= Stated goal =
Tally the lines in the following entries that include the word "write"; state only the total.

= Dataset =
▬▬▬▬▬▬
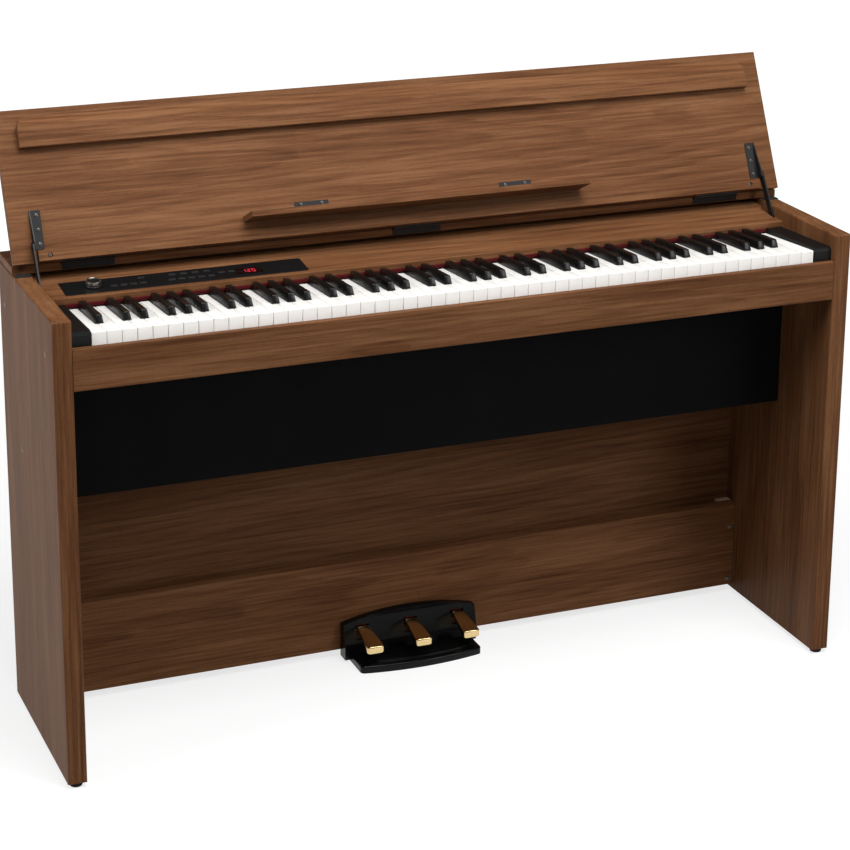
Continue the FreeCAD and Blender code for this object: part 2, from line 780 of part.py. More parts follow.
▬▬▬▬▬▬
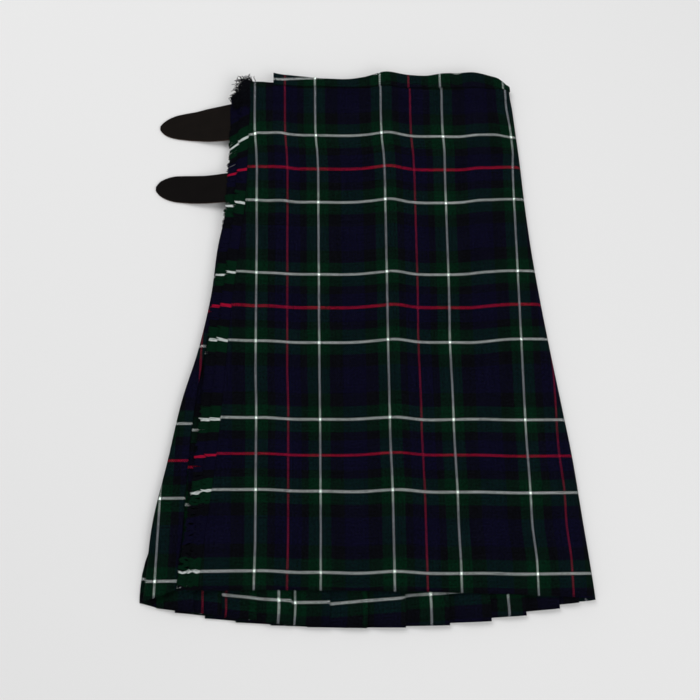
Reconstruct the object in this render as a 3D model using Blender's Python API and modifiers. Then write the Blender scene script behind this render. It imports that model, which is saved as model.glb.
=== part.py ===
▬▬▬▬▬▬
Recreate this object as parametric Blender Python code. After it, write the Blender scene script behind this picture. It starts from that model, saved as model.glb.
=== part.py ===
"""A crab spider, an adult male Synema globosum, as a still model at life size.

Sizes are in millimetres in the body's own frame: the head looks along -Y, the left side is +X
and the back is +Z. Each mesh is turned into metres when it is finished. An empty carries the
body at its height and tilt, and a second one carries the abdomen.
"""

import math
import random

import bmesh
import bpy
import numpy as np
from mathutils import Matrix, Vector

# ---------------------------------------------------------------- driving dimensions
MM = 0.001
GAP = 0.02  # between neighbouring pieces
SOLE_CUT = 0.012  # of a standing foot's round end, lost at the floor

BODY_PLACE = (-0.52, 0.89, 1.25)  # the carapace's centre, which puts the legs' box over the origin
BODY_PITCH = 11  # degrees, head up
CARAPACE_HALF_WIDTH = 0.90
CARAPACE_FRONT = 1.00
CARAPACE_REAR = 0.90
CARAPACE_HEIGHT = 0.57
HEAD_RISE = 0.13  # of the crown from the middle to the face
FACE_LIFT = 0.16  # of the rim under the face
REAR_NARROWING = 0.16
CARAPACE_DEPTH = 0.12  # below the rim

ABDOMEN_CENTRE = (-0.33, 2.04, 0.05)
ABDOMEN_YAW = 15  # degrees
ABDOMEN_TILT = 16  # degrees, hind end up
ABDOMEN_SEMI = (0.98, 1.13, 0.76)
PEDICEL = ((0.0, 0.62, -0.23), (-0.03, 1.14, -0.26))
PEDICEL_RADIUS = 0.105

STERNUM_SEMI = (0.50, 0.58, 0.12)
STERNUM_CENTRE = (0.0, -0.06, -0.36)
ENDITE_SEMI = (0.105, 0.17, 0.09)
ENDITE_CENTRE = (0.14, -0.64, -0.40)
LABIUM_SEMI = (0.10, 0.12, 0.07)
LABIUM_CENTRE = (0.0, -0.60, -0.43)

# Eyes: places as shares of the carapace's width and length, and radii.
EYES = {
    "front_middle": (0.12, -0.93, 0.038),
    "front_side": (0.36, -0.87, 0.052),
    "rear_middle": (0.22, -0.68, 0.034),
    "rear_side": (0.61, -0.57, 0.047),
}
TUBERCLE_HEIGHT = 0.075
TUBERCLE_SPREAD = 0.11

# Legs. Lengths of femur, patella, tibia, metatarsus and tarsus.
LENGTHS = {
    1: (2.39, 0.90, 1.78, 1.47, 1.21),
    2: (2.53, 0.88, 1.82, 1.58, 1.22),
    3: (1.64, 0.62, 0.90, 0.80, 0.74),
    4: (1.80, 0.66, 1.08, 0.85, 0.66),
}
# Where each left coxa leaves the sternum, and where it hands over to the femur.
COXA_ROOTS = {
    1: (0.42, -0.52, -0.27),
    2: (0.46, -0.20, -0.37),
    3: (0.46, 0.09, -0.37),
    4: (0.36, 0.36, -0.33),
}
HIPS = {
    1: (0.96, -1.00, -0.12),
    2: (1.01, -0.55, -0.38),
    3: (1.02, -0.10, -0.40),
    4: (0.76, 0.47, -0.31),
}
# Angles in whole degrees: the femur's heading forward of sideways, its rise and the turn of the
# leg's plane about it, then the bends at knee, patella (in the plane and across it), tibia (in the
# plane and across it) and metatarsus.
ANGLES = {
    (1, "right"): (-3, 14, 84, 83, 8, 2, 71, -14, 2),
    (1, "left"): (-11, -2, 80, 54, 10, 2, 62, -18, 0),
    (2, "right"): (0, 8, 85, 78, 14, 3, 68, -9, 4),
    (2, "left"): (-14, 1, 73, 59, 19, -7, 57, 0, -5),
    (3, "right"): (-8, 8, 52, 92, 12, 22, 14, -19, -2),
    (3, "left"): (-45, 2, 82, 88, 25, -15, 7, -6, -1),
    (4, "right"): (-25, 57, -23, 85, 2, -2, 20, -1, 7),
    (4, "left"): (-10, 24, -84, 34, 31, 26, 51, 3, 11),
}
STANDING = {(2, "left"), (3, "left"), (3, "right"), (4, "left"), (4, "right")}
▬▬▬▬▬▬
= Solved exercise =
2